With the acquisition of these newspapers, the German media giant has gained a near-monopoly in the market for Macedonian-language dailies. The remaining papers -- the state-run "Nova Makedonija" and the tabloid "Vecer" from the same company, as well as the private "Makedonija denes" -- are fighting for their economic survival (see "RFE/RL Newsline," 18 December 2002, and "RFE/RL Balkan Report," 13 December 2002).

In recent years, WAZ managed to gain a strong position in the media market of some neighboring countries, such as Croatia, Bulgaria, Serbia, and Romania.
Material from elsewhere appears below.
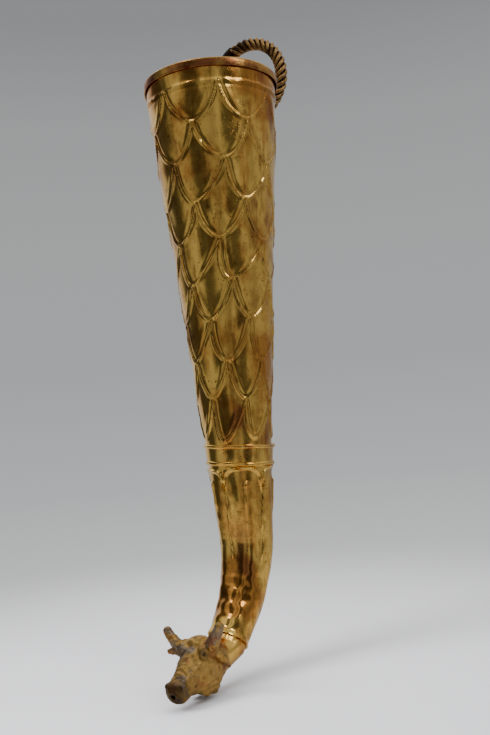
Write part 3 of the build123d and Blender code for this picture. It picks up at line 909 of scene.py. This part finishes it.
def cut_out(obj, shell):
    """Takes a closed form away from a piece."""
    cutter = solid_from("cutter", shell)
    hollow = obj.modifiers.new("hollow", "BOOLEAN")
    hollow.operation = "DIFFERENCE"
    hollow.object = cutter
    hollow.solver = "EXACT"
    apply_modifiers(obj)
    bpy.data.objects.remove(cutter)
    if not obj.data.polygons:
        raise RuntimeError(f"{obj.name} came out empty")


class HORN_OT_head(bpy.types.Operator):
    """Models the bull's skull, jaw and muzzle, and hollows it"""

    bl_idname = "horn.head"
    bl_label = "Bull's head"

    def execute(self, context):
        shell = bmesh.new()
        rings = skull_rings(64)
        add_sections(shell, rings)
        for lumps, hands in ((LUMPS, (1, -1)), (MID_LUMPS, (1,))):
            for side, ahead, rise, *size, pitch in lumps:
                for hand in hands:
                    add_lump(shell, head_point(hand * side, ahead, rise), size, pitch)
        head = melt("bull_head", shell, HEAD_GRAIN, 14)
        points, normals = mesh_points(head)
        push(head, points, normals, carve_head(points, context.scene.horn_sizes.skin))
        cavity = bmesh.new()
        middles = rings.mean(axis=1, keepdims=True)
        reach = np.linalg.norm(rings - middles, axis=2, keepdims=True)
        inner = middles + (rings - middles) * (1 - HEAD_WALL / reach)
        add_sections(cavity, inner[:-SOLID_MUZZLE])
        cut_out(head, cavity)
        pitch = math.radians(MOUTH_PITCH)
        into = Vector((0, math.cos(pitch), math.sin(pitch)))
        start = head_point(*MOUTH_AT) - into * MOUTH_CLEAR
        bore = bmesh.new()
        add_path(bore, [(start, MOUTH_R), (start + into * MOUTH_LENGTH, MOUTH_R)], 32)
        cut_out(head, bore)
        # Stored marks: painted shade in the eye and nostril pits, and a dark tint on the muzzle.
        keep_dirt_and_shade(head, head_shade_and_tint(mesh_points(head)[0]))
        head.data.set_sharp_from_angle(angle=math.radians(60.0))
        finish_piece(head, cast_brass_skin, "cast_brass", "horn", "head_casting")
        return {"FINISHED"}


def limb(name, stations, hand, flat, seed):
    """Horn or ear through its stations, on one hand."""
    shell = bmesh.new()
    points = [(head_point(hand * side, ahead, rise), radius) for side, ahead, rise, radius in stations]
    add_path(shell, points, 24, flat)
    tip, radius = points[-1]
    add_lump(shell, tip, (radius, radius * flat, radius))
    piece = melt(name, shell, LIMB_GRAIN, 4)
    points, normals = mesh_points(piece)
    grain = 0.9 * ripple(points, 4.5, seed) + 0.8 * ripple(points, 2.0, seed + 1)
    push(piece, points, normals, bpy.context.scene.horn_sizes.skin * grain)
    return piece


def pair_of(kind, stations, flat, seed):
    """Both horns or both ears."""
    for hand, word in SIDE_NAMES.items():
        piece = limb(f"bull_{word}_{kind}", stations[hand], hand, flat, seed + hand)
        finish_piece(piece, cast_brass_skin, "cast_brass", "horn", f"{word}_{kind}")


class HORN_OT_horns(bpy.types.Operator):
    """Shapes the two blunt horns"""

    bl_idname = "horn.horns"
    bl_label = "Horns"

    def execute(self, context):
        pair_of("horn", HORN_STATIONS, 1, 50)
        return {"FINISHED"}


class HORN_OT_ears(bpy.types.Operator):
    """Shapes the two ears"""

    bl_idname = "horn.ears"
    bl_label = "Ears"

    def execute(self, context):
        pair_of("ear", EAR_STATIONS, EAR_FLAT, 60)
        return {"FINISHED"}


# ---------------------------------------------------------------- ring and lug
class HORN_OT_ring(bpy.types.Operator):
    """Gives the twisted ring, its sleeve and the lug their metals"""

    bl_idname = "horn.ring"
    bl_label = "Ring and lug"

    def execute(self, context):
        strands = [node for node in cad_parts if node.startswith("ring_strand")]
        dress(twisted_brass_with_lay_shade, "ring_core", *strands)
        dress(blackened_brass, "ring_ferrule")
        dress(cast_brass_skin, "lug_plate", "lug_eye", "lug_rivets", "rivet_roves")
        return {"FINISHED"}


# ---------------------------------------------------------------- stage
FLOOR_R = 0.75  # metres
FLOOR_FADE = (0.1, 0.75)  # paper starts and ends its fade at these shares of the radius
CAMERA_AT = Vector((0.31174, -0.47313, -0.23337))
CAMERA_FORWARD = Vector((-0.53673, 0.84167, 0.05927))
CAMERA_UP = Vector((0.09902, -0.00692, 0.99506))
LENS = 40.45  # mm on the sensor's width
SENSOR = 36.0

# Soft boxes: name, place and size in metres, power in watts, and whether metal mirrors it
SOFT_BOXES = (
    ("left_box", (-0.45, -0.75, 0.35), (0.4, 0.5), 13.0, False),
    ("front_box", (0.75, -0.15, 0.45), (0.35, 0.35), 1.6, True),
    ("right_box", (0.8, 0.1, 0.3), (0.9, 1.2), 4.0, False),
    ("top_box", (0.1, -0.2, 0.9), (1.0, 1.0), 13.0, False),
    ("glint_box", (-0.1, -0.5, 0.8), (0.35, 0.25), 1.0, True),
)
LAMPS_AIM = Vector((0, 0, -0.2))

# Room mirrored in the metal: angle from -Y towards +X, and how bright it is there
ROOM_WARMTH = 0.96  # blue as a share of red and green
CEILING = 2.0  # overhead, as a share of the level at eye height
ROOM = (
    (-180, 0.34), (-150, 0.42), (-118, 0.75), (-98, 0.6), (-88, 0.07), (-60, 0.06), (-46, 0.36),
    (-24, 0.42), (-10, 0.07), (8, 0.08), (18, 0.36), (34, 0.2), (44, 0.42), (54, 0.08), (68, 0.1),
    (78, 0.4), (104, 0.24), (112, 0.36), (136, 0.36), (180, 0.34),
)
# Paper behind the object, with painted shading that darkens it higher up: sine of the height above level,
# and its colour there
PAPER_WITH_PAINTED_SHADE = (
    (-0.32, "#E2E2E3"), (-0.235, "#E4E4E4"), (-0.169, "#D6D7D8"), (-0.076, "#BFC0C2"),
    (0.068, "#ADAFB1"), (0.211, "#ACADAE"), (0.343, "#A3A4A5"), (0.441, "#909193"),
)


def soft_box(name, at, size, power, seen):
    """Rectangular studio lamp pointed at the object; seen says whether metal mirrors it."""
    lamp = bpy.data.lights.new(name, "AREA")
    lamp.shape = "RECTANGLE"
    lamp.size, lamp.size_y = size
    lamp.energy = power
    obj = add_object(name, lamp)
    obj.location = at
    obj.rotation_euler = (LAMPS_AIM - Vector(at)).to_track_quat("-Z", "Y").to_euler()
    obj.visible_glossy = seen


def set_stops(ramp, stops):
    """Fills a colour ramp with (position, colour) stops in rising order."""
    while len(ramp.elements) < len(stops):
        ramp.elements.new(1.0)
    for element, (position, colour) in zip(ramp.elements, stops):
        element.position = position
        element.color = colour


def studio_world():
    """Pale paper behind the object for the eye, with painted shading that darkens it higher up; for
    reflections and light a room of pale walls with a dark side where the camera stands."""
    world = bpy.data.worlds.new("studio")
    node = start_nodes(world)
    place = node("TexCoord").outputs["Generated"]
    axes = node("SeparateXYZ", Vector=place).outputs
    back = node("Math", MULTIPLY, axes["Y"], -1.0)
    turn = node("Math", ARC_TANGENT, axes["X"], back)
    share = node("Math", ADD, node("Math", DIVIDE, turn, 2 * math.pi), 0.5)
    room = node("ValToRGB", Fac=share)
    set_stops(room.color_ramp, [(0.5 + angle / 360, (level, level, level * ROOM_WARMTH, 1.0))
                                for angle, level in ROOM])
    sky = node("MapRange", SMOOTH, axes["Z"], 0.2, 0.8, 0.95, CEILING)
    lit = node("VectorMath", SCALE, room, Scale=sky)
    # Painted shading on the paper: lighter low down, darker higher up.
    paper = node("ValToRGB", Fac=node("Math", ADD, axes["Z"], 0.5))
    set_stops(paper.color_ramp, [(0.5 + height, linear(colour)) for height, colour in PAPER_WITH_PAINTED_SHADE])
    seen = node("LightPath").outputs["Is Camera Ray"]
    background = node("Background", Color=layered(node, lit, (seen, paper)), Strength=1.0)
    node("OutputWorld", Surface=background)
    bpy.context.scene.world = world


def paper_floor(colours):
    """White paper, made matt so that it takes soft shadows, fading into the sweep behind it."""
    material, node, where = start_material("white paper, matt")
    radius = node("VectorMath", DISTANCE, where, (0.0, NECK_END_Y, FLOOR_Z))
    fade = node("MapRange", SMOOTH, radius, *(part * FLOOR_R * PER_M for part in FLOOR_FADE))
    mirrored = node("LightPath").outputs["Is Glossy Ray"]
    shown = layered(node, colours.floor, (mirrored, colours.floor_mirrored))
    paper = node("BsdfDiffuse", Color=shown)
    mix = node("MixShader", None, fade, paper, node("BsdfTransparent"))
    node("OutputMaterial", Surface=mix)
    return material


class HORN_OT_stage(bpy.types.Operator):
    """Sets the floor, the lamps, the room and the camera"""

    bl_idname = "horn.stage"
    bl_label = "Stage"

    def execute(self, context):
        scene = context.scene
        around = 96
        turn = np.linspace(0, 2 * np.pi, around, endpoint=False)
        middle = np.array([0.0, NECK_END_Y, FLOOR_Z - 0.5])
        edge = middle + FLOOR_R * PER_M * np.stack([np.cos(turn), np.sin(turn), 0 * turn], -1)
        faces = [(0, i + 1, (i + 1) % around + 1) for i in range(around)]
        floor = mesh_from("paper_floor", np.vstack([middle[None], edge]), faces)
        floor.data.materials.append(paper_floor(scene.horn_colours))
        studio_world()
        for box in SOFT_BOXES:
            soft_box(*box)
        camera = add_object("camera", bpy.data.cameras.new("camera"))
        right = CAMERA_FORWARD.cross(CAMERA_UP).normalized()
        up = right.cross(CAMERA_FORWARD).normalized()
        turned = Matrix((right, up, -CAMERA_FORWARD.normalized())).transposed()
        camera.matrix_world = Matrix.Translation(CAMERA_AT) @ turned.to_4x4()
        camera.data.lens = LENS
        camera.data.sensor_width = SENSOR
        camera.data.clip_start = 0.01
        scene.camera = camera
        return {"FINISHED"}


# ---------------------------------------------------------------- panel
BUILDERS = (HORN_OT_cone, HORN_OT_rim, HORN_OT_collar, HORN_OT_neck, HORN_OT_head, HORN_OT_horns,
            HORN_OT_ears, HORN_OT_ring, HORN_OT_stage)


class HORN_PT_pieces(bpy.types.Panel):
    """Lists the pieces and their sizes and colours"""

    bl_label = "Bull's-head horn"
    bl_idname = "HORN_PT_pieces"
    bl_space_type = "VIEW_3D"
    bl_region_type = "UI"
    bl_category = "Horn"

    def draw(self, context):
        for builder in BUILDERS:
            self.layout.operator(builder.bl_idname)
        for group in (context.scene.horn_sizes, context.scene.horn_colours):
            column = self.layout.column(align=True)
            for name in group.__annotations__:
                column.prop(group, name)


CLASSES = (HornSizes, HornColours) + BUILDERS + (HORN_PT_pieces,)


def register():
    for made in CLASSES:
        bpy.utils.register_class(made)
    bpy.types.Scene.horn_sizes = PointerProperty(type=HornSizes)
    bpy.types.Scene.horn_colours = PointerProperty(type=HornColours)


def unregister():
    del bpy.types.Scene.horn_sizes
    del bpy.types.Scene.horn_colours
    for made in reversed(CLASSES):
        bpy.utils.unregister_class(made)


def main():
    register()
    for builder in BUILDERS:
        group, name = builder.bl_idname.split(".")
        if "FINISHED" not in getattr(getattr(bpy.ops, group), name)():
            raise RuntimeError(f"{builder.bl_idname} didn't finish")


if __name__ == "__main__":
    main()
In Bulgaria, where it owns the dailies "Trud" and "24 Chasa," the German media group reportedly holds one-third of the print media market and about one-half of the advertising market. In Croatia, the situation is similar (see "RFE/RL Media Matters," 24 June 2003).

With his experience with Balkan ways and the region's fondness for conspiracy theories, Hombach probably expected that such a powerful position in the Macedonian media market would set off all manner of speculation about the group's possible agendas. It therefore came as no surprise that in the press release announcing the purchase of three dailies, the WAZ group also stated that it was among the first European media houses to sign the OSCE Principles for Guaranteeing Editorial Independence (see http://www.osce.org/documents/rfm/2003/07/514_en.pdf).

As if this were not enough, Hombach gave an interview to Deutsche Welle's Macedonian Service on 1 August, in which he stressed that his company will "provide space" for journalists who seek to cover politics critically. He added that the WAZ group is a sound alternative for journalists who want to work freely without economic and political pressures (see "RFE/RL Newsline," 4 August 2003).

But the reports about Hombach's interview that appeared in "Dnevnik" and "Utrinski vesnik" on 4 August seemed to confirm fears that WAZ's monopoly position could limit the diversity of information -- the two texts were almost identical.

Critics include Ljubomir Frckovski, a former interior and foreign minister and presidential adviser. In "Dnevnik" on 5 August, he commented ironically that it was good that somebody gave the "free journalists" of "free newspapers" the same text and even the same photograph.

But Frckovski would not have been Frckovski had he not also outlined his own conspiracy theory regarding WAZ's policies. According to him, an unnamed rich honorary chairman of an unspecified opposition party in Macedonia (a not-so-subtle reference to former Prime Minister Ljubco Georgievski) recently gave money to a Greek businessman. By using a Greek middleman, Georgievski allegedly hopes to gain influence over the papers that have been acquired by the German media group. Frckovski is known for his concerns regarding growing Greek influence in Macedonia and the possible political comeback of his old rival, Georgievski.

Hombach, for his part, obviously knew about these rumors at the time of his interview. He denied that any Greeks have tried to buy shares of the newly founded Media Print Macedonia. "These are grotesque inventions," Hombach told Deutsche Welle. "As a matter of fact, [we are holding] talks about the possibility of the WAZ group buying shares in the [Greek] Lambrakis publishing house, not the other way round. And that has nothing to do with our engagement in other countries."

An unnamed commentator for the Albanian-language Macedonian weekly "Lobi" of 8 August pointed to other problematic aspects of WAZ's latest acquisition. The lack of clear antimonopoly legislation enabled the Germans to gain a monopoly position. The author also charges that Kerim, who will head this monopoly, has some political accounts to settle in Macedonia.

Be that as it may, Hombach and Kerim will need to show a critical public that they are serious about their pledges to respect editorial independence. (Ulrich Buechsenschuetz, ub@itinerarium.de)

QUOTATIONS OF THE WEEK: "An army that until yesterday stood accused of war crimes will now become a guardian of peace in crisis areas across the world." -- Serbian Prime Minister Zoran Zivkovic on his recent offer of peacekeepers for Iraq or Liberia (see "RFE/RL Newsline," 6, 7, and 8 August 2003).

"Making its first official statement on the majority Albanian province since the 1999 conflict, Serbia said it wants to retake control of Kosovo but promised the Albanians 'substantial autonomy.' The Serbs claim that the United Nations and NATO, who are in charge there, have failed to establish a 'democratic and multiethnic society.'

"Whoa, there. Any decisions on Kosovo's future won't be made in Belgrade or Pristina, the region's capital, but by the UN Security Council. The government in Belgrade needlessly raised tensions and suspicions in a region where the wounds are only starting to heal. And the Serbs aren't exactly renowned for their commitment to 'multiethnic society'....

"The blame for the uncertainty goes to America and Europe, who've for four years hemmed and hawed about stating the obvious: Kosovo won't be going back under Belgrade's control. Most Serbs privately acknowledge this fact, too. Instead of trying to preserve artificial borders, the Western allies can do far more good by aggressively guiding these countries to independence as well as to closer integration with the EU. A clear-sighted approach on their part will best avoid any future misunderstandings." -- "The Wall Street Journal Europe," on 14 August, commenting on the Serbian government's declaration on Kosova (see article above).